Written instruction :: Each line from the one containing "Continue the three.js" through the one containing "all fused together." must be echoed exactly, endpoints included, and every other line omitted.

- - -

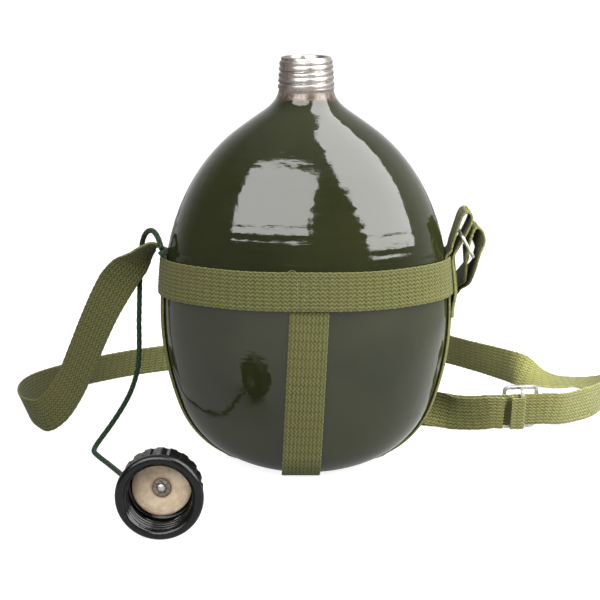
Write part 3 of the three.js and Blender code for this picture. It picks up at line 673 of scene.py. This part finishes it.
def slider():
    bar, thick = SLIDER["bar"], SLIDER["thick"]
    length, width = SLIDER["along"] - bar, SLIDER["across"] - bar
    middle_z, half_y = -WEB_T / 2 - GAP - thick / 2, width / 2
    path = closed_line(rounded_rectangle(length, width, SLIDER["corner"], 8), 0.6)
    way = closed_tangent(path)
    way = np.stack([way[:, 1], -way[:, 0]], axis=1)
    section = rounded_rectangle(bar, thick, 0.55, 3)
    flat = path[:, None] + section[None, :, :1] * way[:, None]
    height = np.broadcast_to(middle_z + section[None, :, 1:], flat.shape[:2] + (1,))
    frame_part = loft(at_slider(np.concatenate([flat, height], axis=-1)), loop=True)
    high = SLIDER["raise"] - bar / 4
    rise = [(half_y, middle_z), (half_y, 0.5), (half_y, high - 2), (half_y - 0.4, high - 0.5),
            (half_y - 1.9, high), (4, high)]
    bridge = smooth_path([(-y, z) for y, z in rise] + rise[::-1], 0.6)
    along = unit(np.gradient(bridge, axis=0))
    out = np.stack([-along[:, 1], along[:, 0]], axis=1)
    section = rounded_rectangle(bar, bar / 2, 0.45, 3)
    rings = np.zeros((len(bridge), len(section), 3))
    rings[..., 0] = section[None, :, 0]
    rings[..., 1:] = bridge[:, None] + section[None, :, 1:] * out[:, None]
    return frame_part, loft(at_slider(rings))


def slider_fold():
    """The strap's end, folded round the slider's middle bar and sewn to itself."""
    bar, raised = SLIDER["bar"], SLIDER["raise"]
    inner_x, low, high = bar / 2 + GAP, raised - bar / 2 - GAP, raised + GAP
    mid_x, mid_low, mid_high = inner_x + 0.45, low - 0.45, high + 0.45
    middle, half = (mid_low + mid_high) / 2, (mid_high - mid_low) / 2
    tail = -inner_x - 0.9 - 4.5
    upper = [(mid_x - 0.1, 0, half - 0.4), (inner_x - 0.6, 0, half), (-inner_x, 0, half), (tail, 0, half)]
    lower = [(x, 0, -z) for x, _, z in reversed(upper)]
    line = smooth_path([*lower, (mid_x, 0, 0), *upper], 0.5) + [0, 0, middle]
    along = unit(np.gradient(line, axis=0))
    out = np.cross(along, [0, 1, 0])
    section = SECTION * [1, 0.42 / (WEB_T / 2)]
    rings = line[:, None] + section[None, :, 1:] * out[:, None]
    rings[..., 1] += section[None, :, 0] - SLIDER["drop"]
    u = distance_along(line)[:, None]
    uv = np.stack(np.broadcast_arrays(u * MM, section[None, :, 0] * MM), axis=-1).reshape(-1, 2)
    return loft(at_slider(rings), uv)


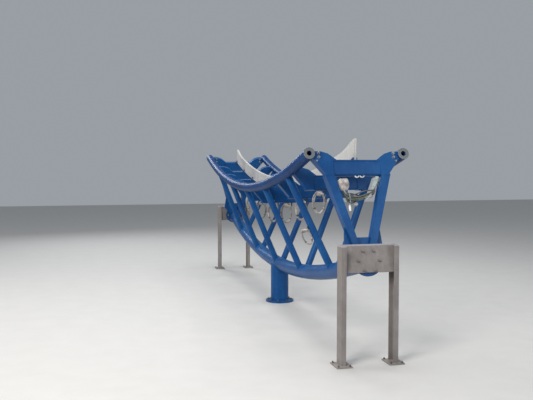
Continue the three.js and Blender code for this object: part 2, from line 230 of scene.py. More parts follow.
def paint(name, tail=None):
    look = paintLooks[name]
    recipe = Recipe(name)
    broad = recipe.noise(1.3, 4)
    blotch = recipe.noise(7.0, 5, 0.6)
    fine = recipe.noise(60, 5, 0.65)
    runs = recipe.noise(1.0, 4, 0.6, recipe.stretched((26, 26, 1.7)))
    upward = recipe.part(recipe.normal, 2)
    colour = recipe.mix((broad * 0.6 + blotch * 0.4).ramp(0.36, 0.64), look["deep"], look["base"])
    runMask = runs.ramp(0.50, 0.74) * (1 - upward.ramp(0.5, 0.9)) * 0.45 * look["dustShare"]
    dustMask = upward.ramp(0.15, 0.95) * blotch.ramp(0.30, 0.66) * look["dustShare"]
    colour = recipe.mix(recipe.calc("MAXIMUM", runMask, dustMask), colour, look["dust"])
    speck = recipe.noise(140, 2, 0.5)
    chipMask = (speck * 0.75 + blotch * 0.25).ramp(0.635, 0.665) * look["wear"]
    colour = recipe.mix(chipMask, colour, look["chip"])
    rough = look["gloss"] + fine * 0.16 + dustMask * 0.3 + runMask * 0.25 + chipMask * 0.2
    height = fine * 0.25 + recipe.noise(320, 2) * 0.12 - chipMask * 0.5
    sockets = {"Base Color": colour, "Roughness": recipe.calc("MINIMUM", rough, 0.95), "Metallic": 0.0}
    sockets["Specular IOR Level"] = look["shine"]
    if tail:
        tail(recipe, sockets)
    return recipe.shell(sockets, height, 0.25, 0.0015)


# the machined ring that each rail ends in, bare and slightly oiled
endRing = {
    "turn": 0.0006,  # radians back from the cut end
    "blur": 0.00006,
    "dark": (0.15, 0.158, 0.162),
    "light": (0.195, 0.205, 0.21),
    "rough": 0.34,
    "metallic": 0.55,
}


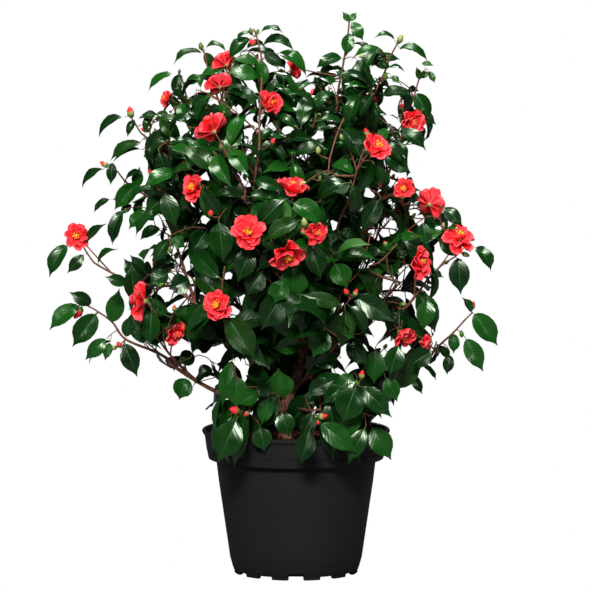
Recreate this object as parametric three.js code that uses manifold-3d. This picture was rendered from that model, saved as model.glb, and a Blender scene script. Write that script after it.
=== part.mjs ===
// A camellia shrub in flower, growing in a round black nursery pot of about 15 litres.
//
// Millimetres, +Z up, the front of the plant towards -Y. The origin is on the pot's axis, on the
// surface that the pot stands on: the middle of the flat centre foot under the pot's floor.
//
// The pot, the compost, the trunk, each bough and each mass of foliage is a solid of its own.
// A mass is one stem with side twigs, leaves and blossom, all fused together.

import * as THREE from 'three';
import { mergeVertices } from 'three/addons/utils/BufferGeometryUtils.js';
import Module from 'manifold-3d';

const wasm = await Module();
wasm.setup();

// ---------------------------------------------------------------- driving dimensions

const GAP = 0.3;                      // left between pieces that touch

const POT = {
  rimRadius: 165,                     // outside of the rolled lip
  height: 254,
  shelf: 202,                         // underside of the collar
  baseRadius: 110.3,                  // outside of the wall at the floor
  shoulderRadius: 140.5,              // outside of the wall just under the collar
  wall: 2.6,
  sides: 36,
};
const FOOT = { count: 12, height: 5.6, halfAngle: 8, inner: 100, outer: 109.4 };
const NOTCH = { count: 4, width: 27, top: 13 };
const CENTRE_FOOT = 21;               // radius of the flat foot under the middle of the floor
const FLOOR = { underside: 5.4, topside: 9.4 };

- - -

Solution to the problem ::
Continue the three.js and Blender code for this object: part 2, from line 230 of scene.py. More parts follow.
def paint(name, tail=None):
    look = paintLooks[name]
    recipe = Recipe(name)
    broad = recipe.noise(1.3, 4)
    blotch = recipe.noise(7.0, 5, 0.6)
    fine = recipe.noise(60, 5, 0.65)
    runs = recipe.noise(1.0, 4, 0.6, recipe.stretched((26, 26, 1.7)))
    upward = recipe.part(recipe.normal, 2)
    colour = recipe.mix((broad * 0.6 + blotch * 0.4).ramp(0.36, 0.64), look["deep"], look["base"])
    runMask = runs.ramp(0.50, 0.74) * (1 - upward.ramp(0.5, 0.9)) * 0.45 * look["dustShare"]
    dustMask = upward.ramp(0.15, 0.95) * blotch.ramp(0.30, 0.66) * look["dustShare"]
    colour = recipe.mix(recipe.calc("MAXIMUM", runMask, dustMask), colour, look["dust"])
    speck = recipe.noise(140, 2, 0.5)
    chipMask = (speck * 0.75 + blotch * 0.25).ramp(0.635, 0.665) * look["wear"]
    colour = recipe.mix(chipMask, colour, look["chip"])
    rough = look["gloss"] + fine * 0.16 + dustMask * 0.3 + runMask * 0.25 + chipMask * 0.2
    height = fine * 0.25 + recipe.noise(320, 2) * 0.12 - chipMask * 0.5
    sockets = {"Base Color": colour, "Roughness": recipe.calc("MINIMUM", rough, 0.95), "Metallic": 0.0}
    sockets["Specular IOR Level"] = look["shine"]
    if tail:
        tail(recipe, sockets)
    return recipe.shell(sockets, height, 0.25, 0.0015)


# the machined ring that each rail ends in, bare and slightly oiled
endRing = {
    "turn": 0.0006,  # radians back from the cut end
    "blur": 0.00006,
    "dark": (0.15, 0.158, 0.162),
    "light": (0.195, 0.205, 0.21),
    "rough": 0.34,
    "metallic": 0.55,
}


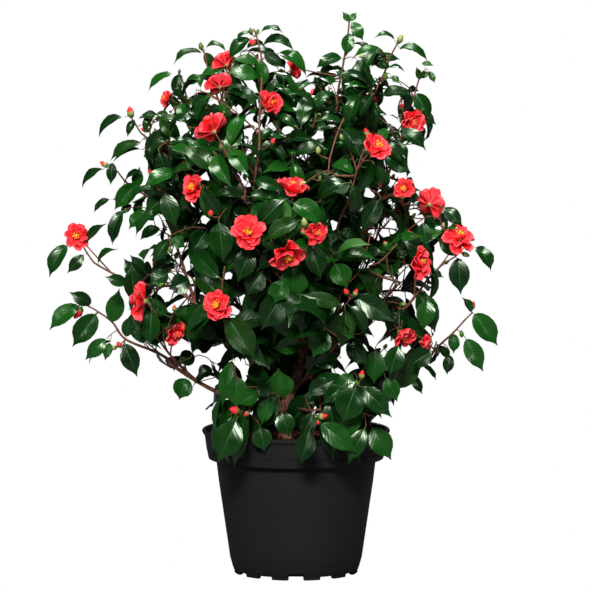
Recreate this object as parametric three.js code that uses manifold-3d. This picture was rendered from that model, saved as model.glb, and a Blender scene script. Write that script after it.
=== part.mjs ===
// A camellia shrub in flower, growing in a round black nursery pot of about 15 litres.
//
// Millimetres, +Z up, the front of the plant towards -Y. The origin is on the pot's axis, on the
// surface that the pot stands on: the middle of the flat centre foot under the pot's floor.
//
// The pot, the compost, the trunk, each bough and each mass of foliage is a solid of its own.
// A mass is one stem with side twigs, leaves and blossom, all fused together.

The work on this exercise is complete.